_Exercise prompt_
Copy every line of the records below that holds the word "render".

-- -- --

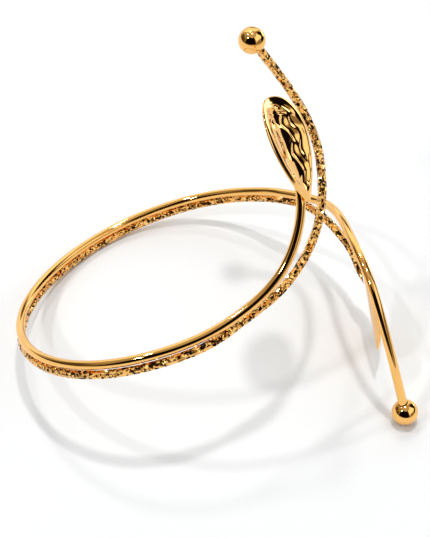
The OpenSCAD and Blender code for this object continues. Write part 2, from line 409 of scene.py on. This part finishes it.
def cuts(start, place, tilt, size):
    """Small flat cuts beside each other, each tilted its own way, as a height in metres."""
    cells = {"Vector": place, "Scale": 1 / size}
    middle = start.node("ShaderNodeTexVoronoi", {}, cells, "Position")
    way = start.node("ShaderNodeTexVoronoi", {}, cells, "Color")
    minus = {"operation": "SUBTRACT"}
    from_middle = start.node("ShaderNodeVectorMath", minus, {0: place, 1: middle})
    lean = start.node("ShaderNodeVectorMath", minus, {0: way, 1: (0.5, 0.5, 0.5)})
    dot = {"operation": "DOT_PRODUCT"}
    return tilt * start.node("ShaderNodeVectorMath", dot, {0: from_middle, 1: lean}, "Value")


def gold_with_painted_shade(start, place):
    """The plating's colour, with painted shade in some cuts: a near black colour stands in for what
    deep, narrow ones mirror.
    """
    cells = {"Vector": place, "Scale": 1 / PAINTED_SHADE_CUT_SIZE}
    chance = start.node("ShaderNodeTexVoronoi", {}, cells, "Color")
    chance = start.node("ShaderNodeSeparateXYZ", {}, {0: chance}, "X")
    painted_shade = chance.maths("LESS_THAN", chance, PAINTED_SHADE_CUT_SHARE)
    tones = {"Factor": painted_shade, 6: plain_gold(start, place), 7: (*PAINTED_SHADE_GOLD, 1)}
    return start.node("ShaderNodeMix", {"data_type": "RGBA"}, tones, 2)


cut_wire = bent_wire("faceted_wire", cut_guides, CUT_WIRE_R, CUT_STEPS, CUT_SIDE_STEPS)
cut_facets(cut_wire, lower_end[0])
stop_in_socket(cut_wire, upper_ball_centre, upper_ball_way)
cut_on_slant(cut_wire, *lower_end)
bpy.ops.object.shade_flat()
# Its colour has painted shade in a share of the cuts.
bright_cut_gold = gold_finish("bright_cut_gold", gold_with_painted_shade, 0.08, 0.04, cuts, CUT_TILT, CUT_SIZE)
finish_piece(cut_wire, bright_cut_gold, "textured_wire")

# Leaves. Each is a thick drop-shaped plate, dished, with a smooth rim and a hammered hollow. Its
# back is smooth. It is soldered by its point on the slanted cut at a wire's end, one upright
# over the opening and one hanging below it.
LEAF_LENGTH = 26.8 * MM
LEAF_WIDTH = 17.6 * MM
LEAF_PLATE = 1.3 * MM
LEAF_DISH = 1.6 * MM
DISH_EASE = 0.2
LEAF_SEAM = 0.2 * MM
POINT_POWER = 0.9
ROUND_POWER = 0.5
LEAF_GRID = 150
SLOPE_STEP = 0.002
LEAF_EDGE_ANGLE = math.radians(50)
# The hammered hollow. The three shares are of the way out from the leaf's middle to its rim.
LEAF_RECESS = 0.18 * MM
RIM_INSIDE = 0.72
RIM_FULL = 0.84
MARKS_END = 0.94
MARK_SHARPNESS = 14
MARK_DRIFT = 0.55 * MM
MARK_DRIFT_STEP = 1.1 * MM
# The plate thins toward its edge, which bulges out in a half round.
RIM_FALL = 0.45
RIM_LIFT = 0.1
RIM_FALL_POWER = 9
RIM_BULGE = 0.55 * MM
RIM_STEPS = 7
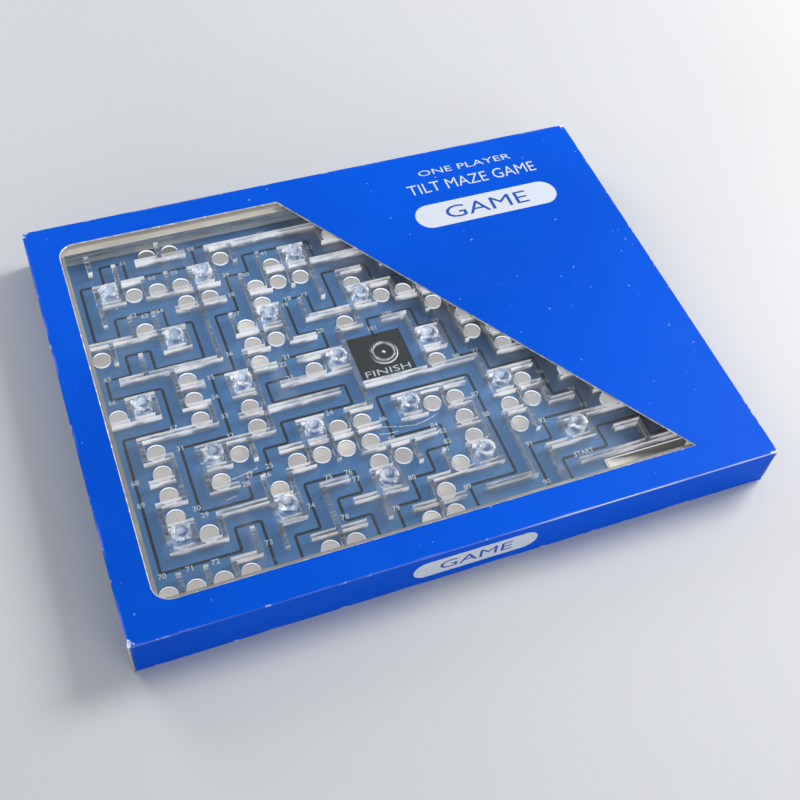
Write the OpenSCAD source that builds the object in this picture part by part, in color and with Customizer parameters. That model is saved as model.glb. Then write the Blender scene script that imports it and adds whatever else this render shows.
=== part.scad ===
// Tilt maze game: a clear maze with a steel ball, boxed in a card carton with a window.
// Millimetres. +X to the right, +Y to the back, +Z up; origin in the middle of the underside.

/* [Carton] */
// Width of the carton
carton_w = 256; // [254:1:262]
// Depth of the carton
carton_d = 198; // [197:1:204]
// Height of the carton
carton_h = 20; // [20:0.5:24]
// Thickness of the card
card = 0.6; // [0.4:0.1:0.7]
// Reach of each tuck tongue into the carton
tongue_reach = 9; // [5:0.5:9]
// Length of each dust flap
dust_flap_len = 56; // [30:1:80]

/* [Window] */
// Left edge of the window from the carton's left side
window_left = 12.4; // [11:0.1:20]
// Back edge of the window from the carton's back
window_back = 11.7; // [8:0.1:20]
// Front edge of the window from the carton's front
window_front = 12.9; // [10:0.1:20]
// Length of the window's back edge
window_back_len = 96.5; // [60:0.1:120]
// Length of the window's front edge
window_front_len = 213.8; // [150:0.1:225]
// Radius of the window's two left corners
window_r = 7; // [2:0.5:12]

/* [Maze] */
// Size of one cell of the maze
cell = 10; // [9.8:0.1:10]
// Thickness of the walls between cells
rib_t = 2; // [1.2:0.1:2.2]
// Height of the walls above the clear floor
rib_h = 3.8; // [3:0.1:4.8]
// Thickness of the wall around the playing field
rim_t = 2.5; // [1.5:0.1:2.6]
// Distance of that wall's inner face inside the outermost grid line
rim_inset = 1.4; // [1:0.1:1.4]
// Diameter of the drop holes
hole_d = 7.2; // [6:0.1:7.6]
// Outer diameter of the tubular posts
post_d = 7.6; // [5:0.1:7.8]
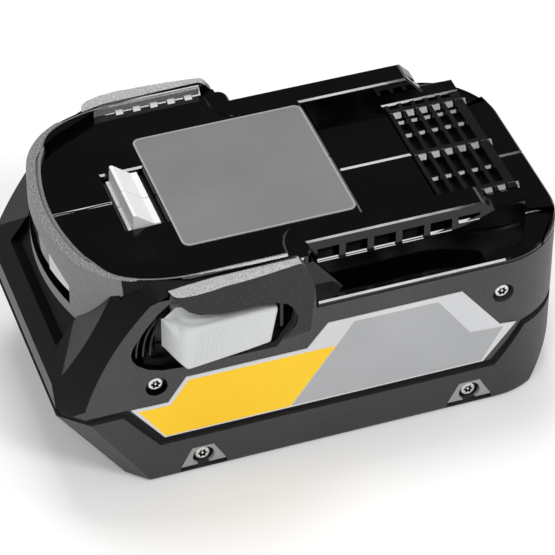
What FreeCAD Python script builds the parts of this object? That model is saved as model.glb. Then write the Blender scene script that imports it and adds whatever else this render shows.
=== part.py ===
import FreeCAD, Part
import math
import os
from types import SimpleNamespace

from FreeCAD import Placement, Rotation, Vector

# Slide-on battery for a vacuum cleaner, in millimetres.
# +X is the end that goes into the machine, +Y is the left side, +Z is up.
# The origin is at the middle of the base.

# Driving sizes, one line each
DIMENSIONS = {
    # Outer case
    "pack_length": 135.0,
    "pack_width": 75.0,
    "case_wall": 2.0,
    "nose_corner_x": 5.7,
    "nose_corner_y": 5.3,
    "tail_corner_radius": 20.0,
    # Parting band between the tray and the housing
    "tray_end_height": 24.0,
    "tray_middle_height": 12.0,
    "tray_tail_height": 22.6,
    "band_height": 2.4,
    "band_recess": 1.2,
    "band_thickness": 1.6,
    "step_start": 51.1,
    "step_foot": 41.9,
    "step_tail_foot": 44.9,
    "step_tail_end": 53.0,
    "step_shift": 1.2,
    # Base of the tray
    "base_nose": 50.5,
    "base_tail": 56.5,
    "base_tail_rise": 14.0,
    "base_edge_radius": 1.6,
    # Deck, rails and plate
    "deck_height": 47.24,
    "deck_flange": 1.6,
    "channel_height": 54.9,
    "plate_height": 60.5,
    "plate_thickness": 2.0,
    "rim_height": 62.8,
    "rim_width": 2.5,
    "fit_gap": 0.2,
    "plate_side": 35.8,
    "step_wall_nose": 6.5,
    "platform_end": 14.5,
    "platform_foot": 17.5,
    "neck_end": 57.5,
    "neck_side": 26.0,
    "channel_side": 22.95,
    "rail_side": 29.8,
    "rail_nose": 2.0,
    "rail_end": 44.0,
    "rail_lip_low": 52.5,
    "rail_window_low": 53.6,
    "rail_window_high": 57.5,
    "rail_window_width": 5.7,
    "rail_window_pitch": 7.4,
    "rail_window_first": 3.4,
    "rail_window_depth": 2.2,
    "apron_rise": 0.5,
    "apron_side": 23.2,
    # Hood, ears and finger opening
    "ear_side": 40.7,
    "ear_tail": 8.5,
    "hood_foot": 2.3,
    "edge_rise": 1.9,
    "edge_foot": 1.9,
    "ear_window_width": 2.3,
    "ear_window_pitch": 4.6,
    "ear_window_first": -30.4,
    "ear_window_height": 0.9,
    # Tab between an ear and its rail, and the slanted wall under it
    "tab_side": 34.3,
    "tab_tail": 2.0,
    "tab_corner": 2.5,
    "tab_thickness": 2.9,
    "tab_wall_side": 34.0,
    "tab_wall_thickness": 2.1,
    "tab_wall_foot": 6.0,
    # Release buttons and latch halves
    "button_travel": 3.2,
    "button_low": 37.9,
    "button_skirt_top": 41.2,
    "button_end_gap": 0.6,
    "button_nose_side": 40.6,
    "button_tail_side": 37.7,
    "button_skirt": 1.6,
    "arm_low": 50.8,
    "arm_high": 54.2,
    "arm_setback": 2.7,
    "arm_width": 4.0,
    "guide_side": 30.0,
    "guide_thickness": 1.4,
    "cam_sum": 64.8,
    "cam_gap": 0.5,
    "latch_nose": 41.2,
    "latch_length": 8.2,
    "latch_side": 10.3,
    "latch_column_side": 7.0,
    "latch_wing_side": 14.3,
    "latch_split": 0.3,
    "latch_low": 49.0,
    "latch_head_low": 58.0,
    "latch_ledge": 58.9,
    "latch_ridge": 63.7,
    "latch_toe": 60.0,
    "latch_guide_gap": 0.3,
    "carrier_wall": 1.5,
    "carrier_floor": 1.2,
    "spring_radius": 2.6,
    "spring_wire": 0.7,
    "spring_turns": 4.5,
    # Charge gauge in the nose
    "mask_low": 44.3,
    "gauge_low": 47.6,
    "gauge_split": 51.3,
    "gauge_shoulder": 53.3,
    "gauge_crown": 57.5,
    "gauge_side": 18.3,
    "gauge_key_inner": 8.2,
    "gauge_key_travel": 0.8,
    "gauge_setback": 15.9,
    "gauge_board_side": 17.0,
    "gauge_board_low": 44.0,
    "gauge_board_thickness": 1.2,
    # Labels
    "label_thickness": 0.25,
    "top_label_nose": 30.9,
    "top_label_tail": 14.0,
    "top_label_side": 21.8,
    "top_label_corner": 2.0,
    # Screws
    "screw_head_radius": 2.0,
    "screw_shank_radius": 1.3,
    "screw_head_height": 1.6,
    "screw_recess": 0.9,
    "screw_hole_radius": 2.85,
    "screw_tip": 33.3,
    "seat_plate_thickness": 1.2,
    # Cells, holders and covers
    "cell_radius": 9.15,
    "cell_length": 65.2,
    "cell_pitch": 18.6,
    "cell_first": -32.5,
    "cell_row_low": 12.0,
    "cell_cap": 0.4,
    "cell_cap_radius": 3.4,
    "cell_clearance": 0.1,
    "holder_inner": 14.0,
    "holder_setback": 1.1,
    "holder_margin": 2.6,
    "holder_cap": 0.65,
    "strip_thickness": 0.2,
    "cover_gap": 0.4,
    "cover_thickness": 1.0,
    "cover_height": 37.2,
    "boss_radius": 2.7,
    "boss_seat": 1.1,
    # Circuit board and terminals
    "board_seat": 1.2,
    "board_thickness": 1.6,
    "board_nose": -8.0,
    "board_tail": 56.0,
    "board_side": 24.0,
    "terminal_nose": 36.9,
    "terminal_side": 20.6,
    "rib_width": 1.6,
    "rib_side": 18.0,
    "fin_pitch": 3.58,
    "fin_width": 1.1,
    "fin_depth": 3.0,
    "fin_count": 6.0,
    "slot_width": 2.4,
    "slot_low": 48.2,
    "slot_high": 51.5,
    "slot_root": 42.8,
    "power_slot_side": 13.0,
    "signal_slot_side": 5.0,
    "leaf_thickness": 0.5,
}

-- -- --

_Correct answer_
Write the OpenSCAD source that builds the object in this picture part by part, in color and with Customizer parameters. That model is saved as model.glb. Then write the Blender scene script that imports it and adds whatever else this render shows.
What FreeCAD Python script builds the parts of this object? That model is saved as model.glb. Then write the Blender scene script that imports it and adds whatever else this render shows.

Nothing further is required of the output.